■ **Exercise**
Restate verbatim the lines between the one holding "obj.parent = empty" and the one holding "in imported if", both included, and no others.

■ **Available data**
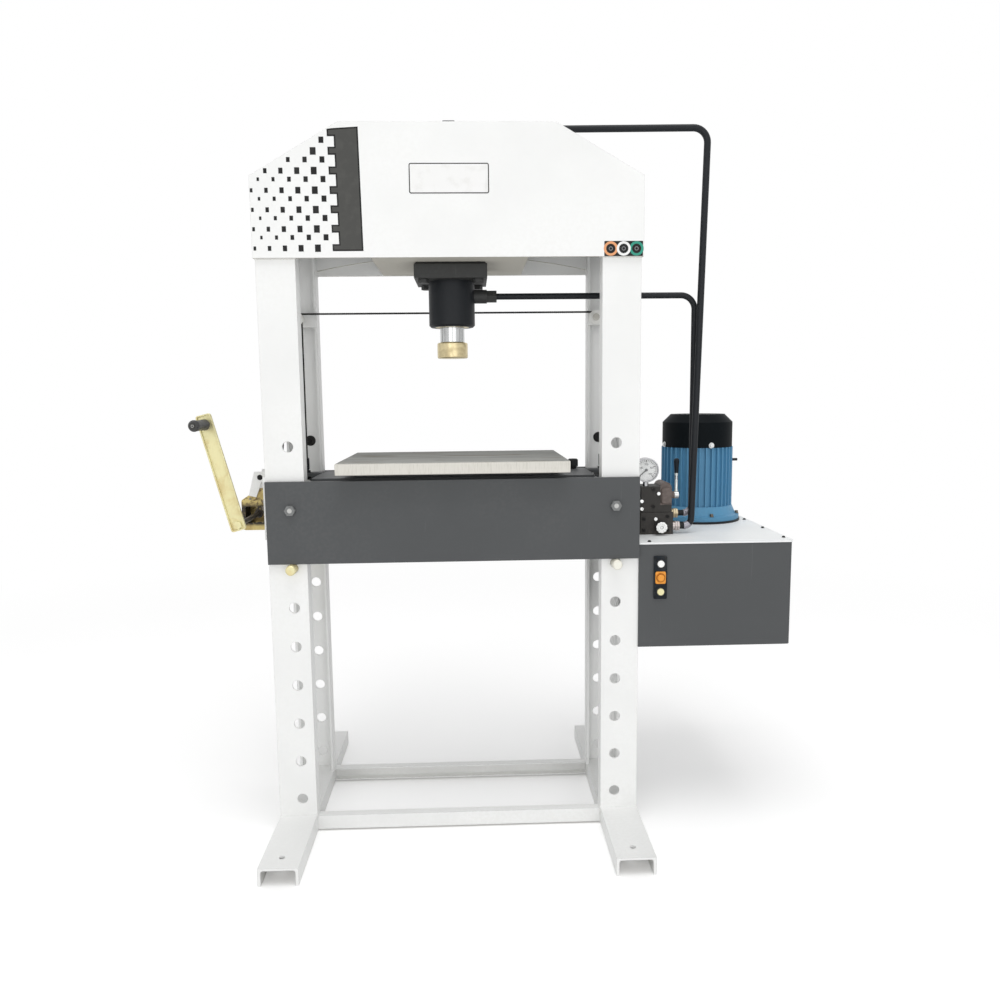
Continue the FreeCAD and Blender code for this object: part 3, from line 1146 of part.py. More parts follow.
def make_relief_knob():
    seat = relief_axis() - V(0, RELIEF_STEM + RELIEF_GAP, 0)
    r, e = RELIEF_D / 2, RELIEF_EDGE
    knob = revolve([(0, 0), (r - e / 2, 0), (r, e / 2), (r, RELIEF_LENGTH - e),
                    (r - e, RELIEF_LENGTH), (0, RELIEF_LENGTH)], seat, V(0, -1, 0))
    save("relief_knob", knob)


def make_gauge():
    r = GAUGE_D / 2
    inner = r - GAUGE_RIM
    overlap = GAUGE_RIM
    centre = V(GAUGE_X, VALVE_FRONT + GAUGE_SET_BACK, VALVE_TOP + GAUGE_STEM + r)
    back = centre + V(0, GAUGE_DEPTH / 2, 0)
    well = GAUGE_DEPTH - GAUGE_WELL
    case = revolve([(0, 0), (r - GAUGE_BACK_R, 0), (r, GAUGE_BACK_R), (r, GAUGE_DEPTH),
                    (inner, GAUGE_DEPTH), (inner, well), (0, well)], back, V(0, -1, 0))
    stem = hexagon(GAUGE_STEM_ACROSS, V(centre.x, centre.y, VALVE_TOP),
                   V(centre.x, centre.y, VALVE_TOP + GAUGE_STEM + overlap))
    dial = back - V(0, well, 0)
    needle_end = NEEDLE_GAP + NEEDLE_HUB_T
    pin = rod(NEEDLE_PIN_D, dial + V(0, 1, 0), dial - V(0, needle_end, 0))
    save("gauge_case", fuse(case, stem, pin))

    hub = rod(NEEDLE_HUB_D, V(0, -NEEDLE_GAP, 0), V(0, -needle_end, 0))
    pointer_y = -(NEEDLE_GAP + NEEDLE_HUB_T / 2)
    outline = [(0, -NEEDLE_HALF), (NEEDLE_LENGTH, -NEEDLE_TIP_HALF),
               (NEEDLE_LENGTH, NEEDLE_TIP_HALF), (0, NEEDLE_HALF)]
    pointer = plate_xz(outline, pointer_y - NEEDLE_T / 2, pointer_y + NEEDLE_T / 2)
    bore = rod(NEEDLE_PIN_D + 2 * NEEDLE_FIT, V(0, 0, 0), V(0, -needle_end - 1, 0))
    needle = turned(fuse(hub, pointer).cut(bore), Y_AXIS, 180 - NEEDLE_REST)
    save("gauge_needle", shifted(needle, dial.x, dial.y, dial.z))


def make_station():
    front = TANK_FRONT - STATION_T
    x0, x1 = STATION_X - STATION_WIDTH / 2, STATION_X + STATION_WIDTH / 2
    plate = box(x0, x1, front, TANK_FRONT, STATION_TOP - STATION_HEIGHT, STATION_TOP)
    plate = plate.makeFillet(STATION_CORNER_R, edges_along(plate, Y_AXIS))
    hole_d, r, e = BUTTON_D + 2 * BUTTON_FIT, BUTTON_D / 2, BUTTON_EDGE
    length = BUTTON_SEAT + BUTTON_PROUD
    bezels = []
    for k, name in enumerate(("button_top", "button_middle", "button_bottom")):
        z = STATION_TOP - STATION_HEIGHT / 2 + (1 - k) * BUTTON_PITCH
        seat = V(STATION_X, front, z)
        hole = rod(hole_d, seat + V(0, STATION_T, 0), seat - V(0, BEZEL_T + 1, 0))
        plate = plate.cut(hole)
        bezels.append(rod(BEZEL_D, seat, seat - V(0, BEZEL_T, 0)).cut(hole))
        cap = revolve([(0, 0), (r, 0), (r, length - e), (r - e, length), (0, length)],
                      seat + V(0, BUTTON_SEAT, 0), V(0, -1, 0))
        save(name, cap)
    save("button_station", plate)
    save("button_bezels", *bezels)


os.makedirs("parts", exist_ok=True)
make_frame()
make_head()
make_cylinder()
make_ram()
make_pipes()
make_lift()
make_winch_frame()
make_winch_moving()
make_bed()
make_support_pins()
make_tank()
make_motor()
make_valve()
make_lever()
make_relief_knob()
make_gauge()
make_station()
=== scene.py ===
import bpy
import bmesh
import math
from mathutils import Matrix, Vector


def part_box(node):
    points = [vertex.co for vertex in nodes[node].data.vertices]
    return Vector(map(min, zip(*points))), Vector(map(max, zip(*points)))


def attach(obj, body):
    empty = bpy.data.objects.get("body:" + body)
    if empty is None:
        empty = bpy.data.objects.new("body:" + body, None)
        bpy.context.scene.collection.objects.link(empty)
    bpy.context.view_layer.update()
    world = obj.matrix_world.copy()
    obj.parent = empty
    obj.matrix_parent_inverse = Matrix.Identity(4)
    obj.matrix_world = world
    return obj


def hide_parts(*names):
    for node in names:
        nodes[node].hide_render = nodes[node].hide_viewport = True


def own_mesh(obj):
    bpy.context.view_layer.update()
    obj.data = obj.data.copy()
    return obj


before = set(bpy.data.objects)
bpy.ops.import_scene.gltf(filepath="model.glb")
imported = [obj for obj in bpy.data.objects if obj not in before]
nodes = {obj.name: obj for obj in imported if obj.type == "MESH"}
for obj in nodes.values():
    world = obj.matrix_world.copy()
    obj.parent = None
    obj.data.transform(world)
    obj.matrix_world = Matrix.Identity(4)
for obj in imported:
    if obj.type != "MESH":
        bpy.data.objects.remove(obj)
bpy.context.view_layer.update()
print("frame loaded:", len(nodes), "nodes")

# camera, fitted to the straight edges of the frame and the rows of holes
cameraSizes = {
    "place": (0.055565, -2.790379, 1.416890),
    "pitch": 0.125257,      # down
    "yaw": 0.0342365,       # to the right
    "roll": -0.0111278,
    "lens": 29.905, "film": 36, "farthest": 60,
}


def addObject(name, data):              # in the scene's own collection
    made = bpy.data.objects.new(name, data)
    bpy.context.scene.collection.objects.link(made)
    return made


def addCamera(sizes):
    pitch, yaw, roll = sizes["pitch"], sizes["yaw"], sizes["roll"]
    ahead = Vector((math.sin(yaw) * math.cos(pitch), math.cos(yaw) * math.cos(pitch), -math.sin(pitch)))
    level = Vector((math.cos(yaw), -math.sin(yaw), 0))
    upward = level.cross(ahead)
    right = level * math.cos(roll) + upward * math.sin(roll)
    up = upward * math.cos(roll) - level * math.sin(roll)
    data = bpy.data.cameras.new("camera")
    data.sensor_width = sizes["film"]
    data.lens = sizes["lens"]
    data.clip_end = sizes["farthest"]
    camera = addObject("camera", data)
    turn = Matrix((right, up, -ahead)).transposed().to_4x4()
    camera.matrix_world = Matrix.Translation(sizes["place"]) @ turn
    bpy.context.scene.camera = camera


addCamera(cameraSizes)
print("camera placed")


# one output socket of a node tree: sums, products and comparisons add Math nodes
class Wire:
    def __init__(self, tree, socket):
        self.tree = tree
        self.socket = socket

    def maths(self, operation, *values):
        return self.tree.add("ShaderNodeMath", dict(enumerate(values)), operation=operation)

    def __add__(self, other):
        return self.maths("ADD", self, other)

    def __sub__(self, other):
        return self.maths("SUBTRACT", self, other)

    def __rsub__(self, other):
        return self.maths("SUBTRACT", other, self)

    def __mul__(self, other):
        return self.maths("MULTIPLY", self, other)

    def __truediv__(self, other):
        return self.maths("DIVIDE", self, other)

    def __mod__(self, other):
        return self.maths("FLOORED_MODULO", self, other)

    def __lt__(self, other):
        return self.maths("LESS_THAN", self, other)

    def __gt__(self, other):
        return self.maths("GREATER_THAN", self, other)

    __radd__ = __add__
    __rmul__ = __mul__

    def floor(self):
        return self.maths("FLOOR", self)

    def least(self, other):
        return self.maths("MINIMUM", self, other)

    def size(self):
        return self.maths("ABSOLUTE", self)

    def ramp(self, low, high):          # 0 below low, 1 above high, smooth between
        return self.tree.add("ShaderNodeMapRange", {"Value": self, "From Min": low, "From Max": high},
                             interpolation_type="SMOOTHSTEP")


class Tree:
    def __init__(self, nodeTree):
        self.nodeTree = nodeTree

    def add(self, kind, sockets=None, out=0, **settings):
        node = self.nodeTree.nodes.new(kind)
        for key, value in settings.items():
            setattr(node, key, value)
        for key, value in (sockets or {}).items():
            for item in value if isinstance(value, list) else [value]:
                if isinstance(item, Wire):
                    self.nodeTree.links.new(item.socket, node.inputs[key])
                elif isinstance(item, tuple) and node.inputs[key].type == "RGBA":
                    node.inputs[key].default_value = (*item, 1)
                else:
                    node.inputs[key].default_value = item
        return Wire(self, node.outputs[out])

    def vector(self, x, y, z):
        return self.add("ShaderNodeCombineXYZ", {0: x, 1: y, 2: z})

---

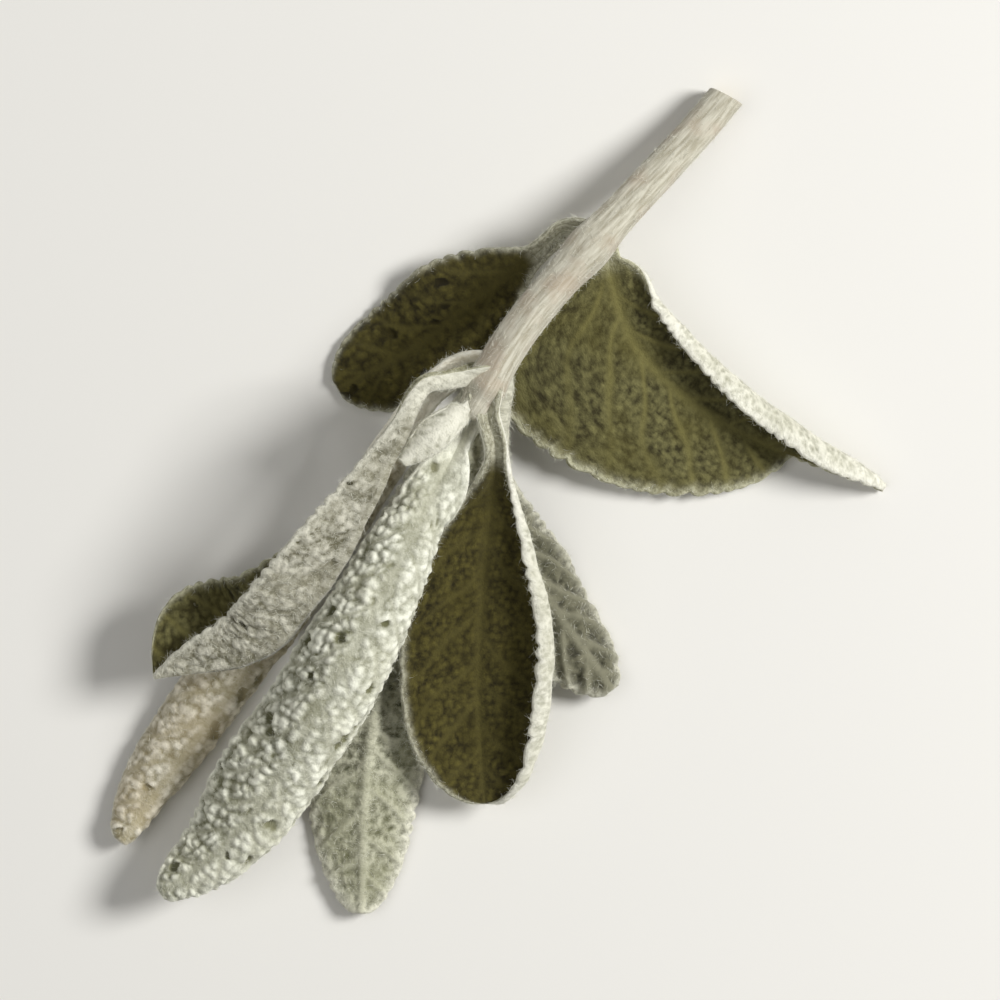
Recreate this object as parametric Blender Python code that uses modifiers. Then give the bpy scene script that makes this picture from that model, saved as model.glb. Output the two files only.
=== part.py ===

■ **The output**
    obj.parent = empty
    obj.matrix_parent_inverse = Matrix.Identity(4)
    obj.matrix_world = world
    return obj


def hide_parts(*names):
    for node in names:
        nodes[node].hide_render = nodes[node].hide_viewport = True


def own_mesh(obj):
    bpy.context.view_layer.update()
    obj.data = obj.data.copy()
    return obj


before = set(bpy.data.objects)
bpy.ops.import_scene.gltf(filepath="model.glb")
imported = [obj for obj in bpy.data.objects if obj not in before]
nodes = {obj.name: obj for obj in imported if obj.type == "MESH"}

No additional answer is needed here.